Given instruction
Write out every record below exactly as it appears.

Raw records
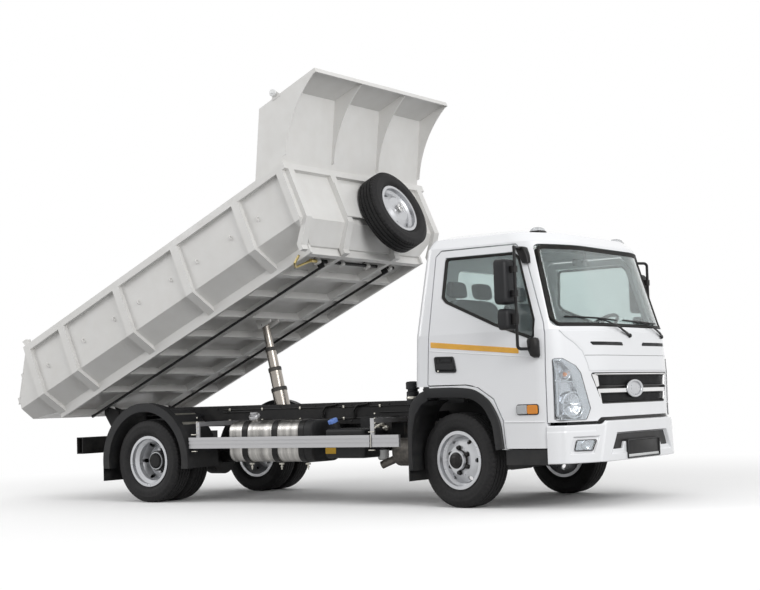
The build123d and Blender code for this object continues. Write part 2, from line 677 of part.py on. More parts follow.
def cab_pieces():
    """The cab's shell, front panel, doors, glass, lamps and grille, all cut from one form."""
    shell = cab_body()
    pieces = {}
    door_wall = cab_layer(0, CAB_WALL)
    door_space = cab_layer(-2, CAB_WALL + DOOR_GAP)
    for name, side in (("left", 1), ("right", -1)):
        door = door_wall & side_opening(DOOR_OUTLINE, side)
        pieces["door_" + name] = door - side_opening(WINDOW_OUTLINE, side)
        shell -= door_space & side_opening(DOOR_OUTLINE, side, DOOR_GAP)
    panel = shell & front_box()
    shell = shell - front_box() - windscreen_opening() - rear_opening()
    lamp_cut = headlamp_prism()
    lamps = both_sides(cab_layer(0, 40) & lamp_cut)
    panel = panel - lamp_cut - mirror(lamp_cut, about=Plane.XZ)
    grille_cut = front_prism(grille_outline(), 1000, 1300, 20)
    panel -= grille_cut
    pieces["cab_shell"] = shell
    pieces["front_panel"] = panel
    pieces["headlamps"] = lamps
    glass = cab_layer(14, 14 + GLASS)
    screen = glass & windscreen_opening()
    rear = glass & rear_opening()
    pieces["cab_glass"] = as_set([screen, rear])
    for name, side in (("left", 1), ("right", -1)):
        pieces["door_glass_" + name] = glass & side_opening(WINDOW_OUTLINE, side)
    pieces["grille"] = grille()
    return pieces


def nose_band(outer, inner, z0, z1):
    """An upright band that follows the nose between two depths and two heights."""
    plan = CAB_SECTIONS[0][1:]
    band = cab_plan(z0, *plan, outer) - cab_plan(z0, *plan, inner)
    return extrude(band, amount=z1 - z0, dir=(0, 0, 1)) & block(900, 1300, -800, 800, z0, z1)


def grille():
    """Grille: back plate, frame and three slats, following the curve of the nose."""
    z1, z0 = grille_outline()[0][1], grille_outline()[2][1]
    cut = front_prism(grille_outline(-FIT_GAP), 1000, 1300, 20)
    hole = front_prism(grille_outline(-GRILLE_FRAME), 1000, 1300, 16)
    plate = nose_band(34, 42, z0, z1) & cut
    frame_band = (nose_band(4, 42, z0, z1) & cut) - hole
    slats = [nose_band(8, 38, z - 12, z + 12) & cut for z in (868, 930, 992)]
    return joined([plate, frame_band, *slats])


def arch_flares():
    """Black flares round the front wheel arches: a band on the cab's side and a lip turned into the arch."""
    arch = ARCH_OUTLINE[1:-1]
    outer = [(467, 478), (463, 505), (438, 700), (344, 866), (202, 958), (0, 974), (-245, 974)]
    edge = [(x - FLARE_LIP, z - 0.4 * FLARE_LIP) for x, z in arch[:4]]
    edge += [(0, 950 - FLARE_LIP), (-245, 950 - FLARE_LIP)]
    mouth = [(x - FIT_GAP, z - FIT_GAP) for x, z in arch[:4]] + [(0, 950 - FIT_GAP), (-245, 950 - FIT_GAP)]
    foot = [(edge[0][0], 478)]
    side = CAB_SECTIONS[0][4] + FIT_GAP / 2
    band = side_prism(outer + list(reversed(edge)) + foot, side, side + FLARE_DEPTH)
    lip = side_prism([(mouth[0][0], 478)] + mouth + list(reversed(edge)) + foot,
                     side - 50, side + FLARE_DEPTH)
    return both_sides(joined([band, lip]))


def bumper():
    """Front bumper wrapped round the corners, with its lower opening and fog lamp pockets."""
    z0, z1 = BUMPER_BOTTOM, BUMPER_TOP

    def wrap(inset):
        section = cab_plan(z0, 300, 935, BUMPER_FRONT, 1040, 620, inset)
        return extrude(section, amount=z1 - z0)
    shell = wrap(0) - wrap(BUMPER_WALL)
    shell &= block(845, 1300, -1200, 1200, z0, z1)
    recess = front_prism([(-443, 560), (443, 560), (400, 400), (-400, 400)], BUMPER_FRONT - 20, 1300, 20)
    pocket = front_prism([(-1100, 565), (-745, 565), (-695, 449), (-1100, 449)], 700, 1300, 14)
    pockets = (wrap(0) - wrap(POCKET_DEPTH)) & joined([pocket, mirror(pocket, about=Plane.XZ)])
    return shell - recess - pockets


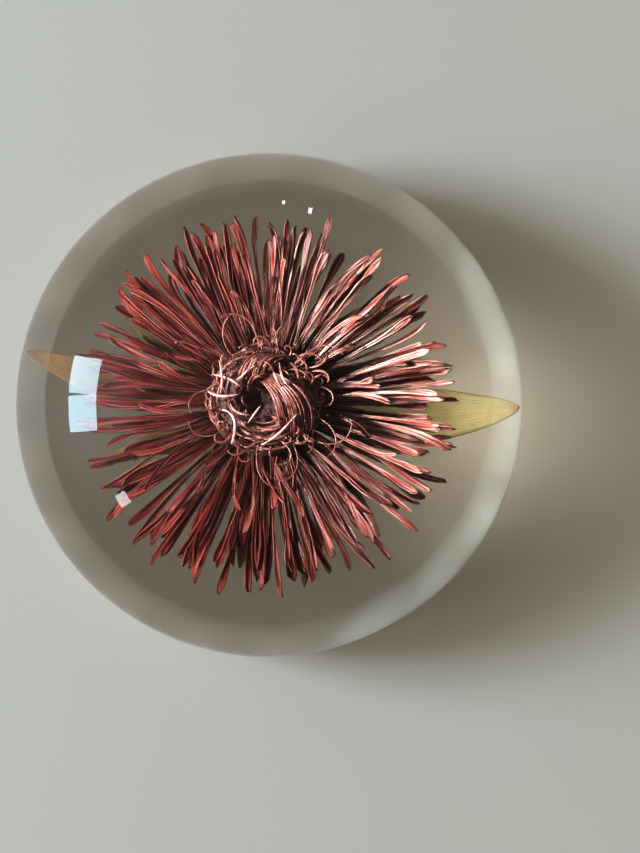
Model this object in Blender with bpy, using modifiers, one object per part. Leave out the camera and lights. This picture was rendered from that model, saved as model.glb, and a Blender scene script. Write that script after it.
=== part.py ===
"""A dried many-petalled flower sealed in a clear, low resin dome, at its real size, in metres.

The block stands on the flat face of its foot, on the XY plane, with its axis on Z. It is parted
at its widest level into two halves, which close round a pocket that holds the flower. The flower
is built on its own axis: a calyx with two long leaves and five short sepals below, then four
courses of petals on one base, and a heart of curled stamens on top.
"""

import math
import random

import bmesh
import bpy
from mathutils import Vector

MM = 0.001

# The block, from the outside in
BLOCK_RADIUS = 40.0 * MM
WIDEST_Z = 9.0 * MM
CROWN_HEIGHT = 22.4 * MM
FOOT_RADIUS = 33.0 * MM
HALF_GAP = 0.3 * MM
BLOCK_STEPS = 48
CROWN_STEPS = 9
FOOT_STEPS = 4

# The flower's axis, its calyx and the two whorls of blades on the calyx
FLOWER_X = -0.3 * MM
FLOWER_Y = -0.9 * MM
FLOWER_STEPS = 24
CALYX_BOTTOM_Z = 4.7 * MM
CALYX_CUT_RADIUS = 2.6 * MM
CALYX_RADIUS = 6.8 * MM
CALYX_RIM_Z = 11.1 * MM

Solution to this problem
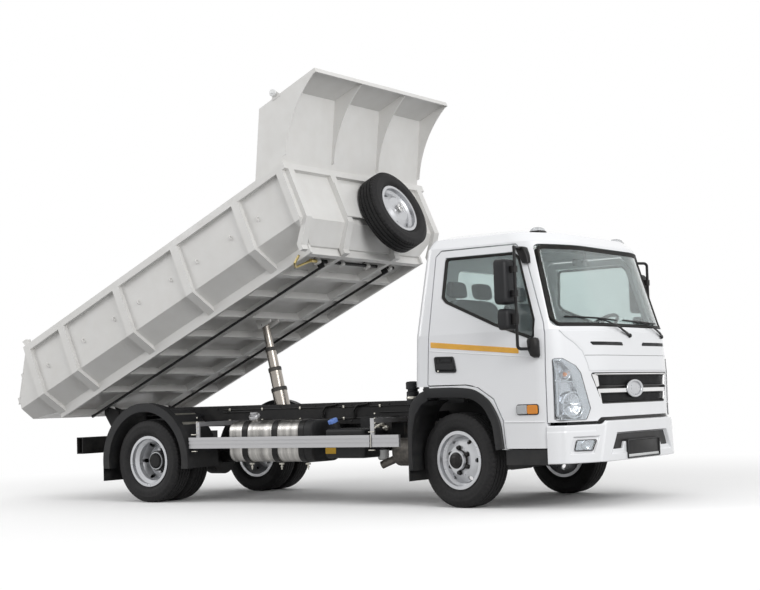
The build123d and Blender code for this object continues. Write part 2, from line 677 of part.py on. More parts follow.
def cab_pieces():
    """The cab's shell, front panel, doors, glass, lamps and grille, all cut from one form."""
    shell = cab_body()
    pieces = {}
    door_wall = cab_layer(0, CAB_WALL)
    door_space = cab_layer(-2, CAB_WALL + DOOR_GAP)
    for name, side in (("left", 1), ("right", -1)):
        door = door_wall & side_opening(DOOR_OUTLINE, side)
        pieces["door_" + name] = door - side_opening(WINDOW_OUTLINE, side)
        shell -= door_space & side_opening(DOOR_OUTLINE, side, DOOR_GAP)
    panel = shell & front_box()
    shell = shell - front_box() - windscreen_opening() - rear_opening()
    lamp_cut = headlamp_prism()
    lamps = both_sides(cab_layer(0, 40) & lamp_cut)
    panel = panel - lamp_cut - mirror(lamp_cut, about=Plane.XZ)
    grille_cut = front_prism(grille_outline(), 1000, 1300, 20)
    panel -= grille_cut
    pieces["cab_shell"] = shell
    pieces["front_panel"] = panel
    pieces["headlamps"] = lamps
    glass = cab_layer(14, 14 + GLASS)
    screen = glass & windscreen_opening()
    rear = glass & rear_opening()
    pieces["cab_glass"] = as_set([screen, rear])
    for name, side in (("left", 1), ("right", -1)):
        pieces["door_glass_" + name] = glass & side_opening(WINDOW_OUTLINE, side)
    pieces["grille"] = grille()
    return pieces


def nose_band(outer, inner, z0, z1):
    """An upright band that follows the nose between two depths and two heights."""
    plan = CAB_SECTIONS[0][1:]
    band = cab_plan(z0, *plan, outer) - cab_plan(z0, *plan, inner)
    return extrude(band, amount=z1 - z0, dir=(0, 0, 1)) & block(900, 1300, -800, 800, z0, z1)


def grille():
    """Grille: back plate, frame and three slats, following the curve of the nose."""
    z1, z0 = grille_outline()[0][1], grille_outline()[2][1]
    cut = front_prism(grille_outline(-FIT_GAP), 1000, 1300, 20)
    hole = front_prism(grille_outline(-GRILLE_FRAME), 1000, 1300, 16)
    plate = nose_band(34, 42, z0, z1) & cut
    frame_band = (nose_band(4, 42, z0, z1) & cut) - hole
    slats = [nose_band(8, 38, z - 12, z + 12) & cut for z in (868, 930, 992)]
    return joined([plate, frame_band, *slats])


def arch_flares():
    """Black flares round the front wheel arches: a band on the cab's side and a lip turned into the arch."""
    arch = ARCH_OUTLINE[1:-1]
    outer = [(467, 478), (463, 505), (438, 700), (344, 866), (202, 958), (0, 974), (-245, 974)]
    edge = [(x - FLARE_LIP, z - 0.4 * FLARE_LIP) for x, z in arch[:4]]
    edge += [(0, 950 - FLARE_LIP), (-245, 950 - FLARE_LIP)]
    mouth = [(x - FIT_GAP, z - FIT_GAP) for x, z in arch[:4]] + [(0, 950 - FIT_GAP), (-245, 950 - FIT_GAP)]
    foot = [(edge[0][0], 478)]
    side = CAB_SECTIONS[0][4] + FIT_GAP / 2
    band = side_prism(outer + list(reversed(edge)) + foot, side, side + FLARE_DEPTH)
    lip = side_prism([(mouth[0][0], 478)] + mouth + list(reversed(edge)) + foot,
                     side - 50, side + FLARE_DEPTH)
    return both_sides(joined([band, lip]))


def bumper():
    """Front bumper wrapped round the corners, with its lower opening and fog lamp pockets."""
    z0, z1 = BUMPER_BOTTOM, BUMPER_TOP

    def wrap(inset):
        section = cab_plan(z0, 300, 935, BUMPER_FRONT, 1040, 620, inset)
        return extrude(section, amount=z1 - z0)
    shell = wrap(0) - wrap(BUMPER_WALL)
    shell &= block(845, 1300, -1200, 1200, z0, z1)
    recess = front_prism([(-443, 560), (443, 560), (400, 400), (-400, 400)], BUMPER_FRONT - 20, 1300, 20)
    pocket = front_prism([(-1100, 565), (-745, 565), (-695, 449), (-1100, 449)], 700, 1300, 14)
    pockets = (wrap(0) - wrap(POCKET_DEPTH)) & joined([pocket, mirror(pocket, about=Plane.XZ)])
    return shell - recess - pockets


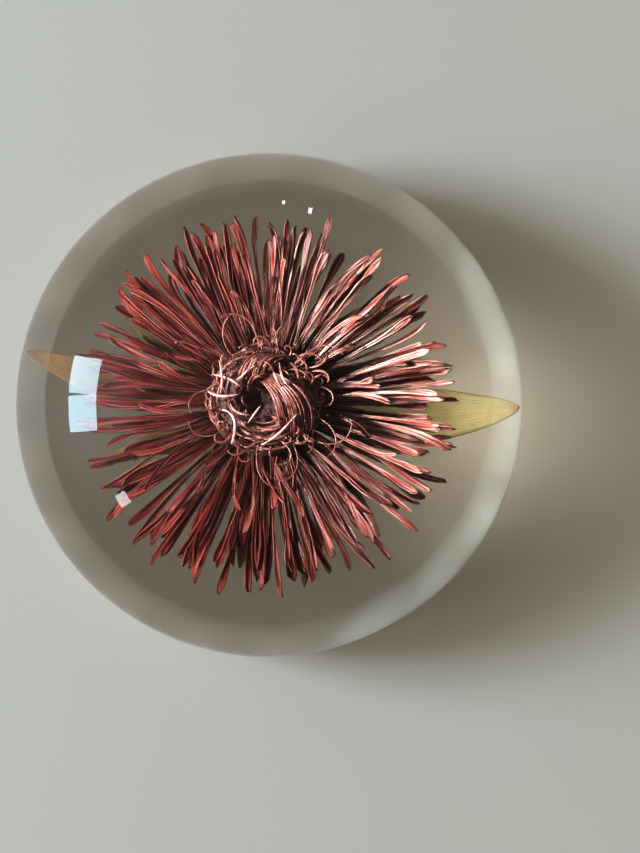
Model this object in Blender with bpy, using modifiers, one object per part. Leave out the camera and lights. This picture was rendered from that model, saved as model.glb, and a Blender scene script. Write that script after it.
=== part.py ===
"""A dried many-petalled flower sealed in a clear, low resin dome, at its real size, in metres.

The block stands on the flat face of its foot, on the XY plane, with its axis on Z. It is parted
at its widest level into two halves, which close round a pocket that holds the flower. The flower
is built on its own axis: a calyx with two long leaves and five short sepals below, then four
courses of petals on one base, and a heart of curled stamens on top.
"""

import math
import random

import bmesh
import bpy
from mathutils import Vector

MM = 0.001

# The block, from the outside in
BLOCK_RADIUS = 40.0 * MM
WIDEST_Z = 9.0 * MM
CROWN_HEIGHT = 22.4 * MM
FOOT_RADIUS = 33.0 * MM
HALF_GAP = 0.3 * MM
BLOCK_STEPS = 48
CROWN_STEPS = 9
FOOT_STEPS = 4

# The flower's axis, its calyx and the two whorls of blades on the calyx
FLOWER_X = -0.3 * MM
FLOWER_Y = -0.9 * MM
FLOWER_STEPS = 24
CALYX_BOTTOM_Z = 4.7 * MM
CALYX_CUT_RADIUS = 2.6 * MM
CALYX_RADIUS = 6.8 * MM
CALYX_RIM_Z = 11.1 * MM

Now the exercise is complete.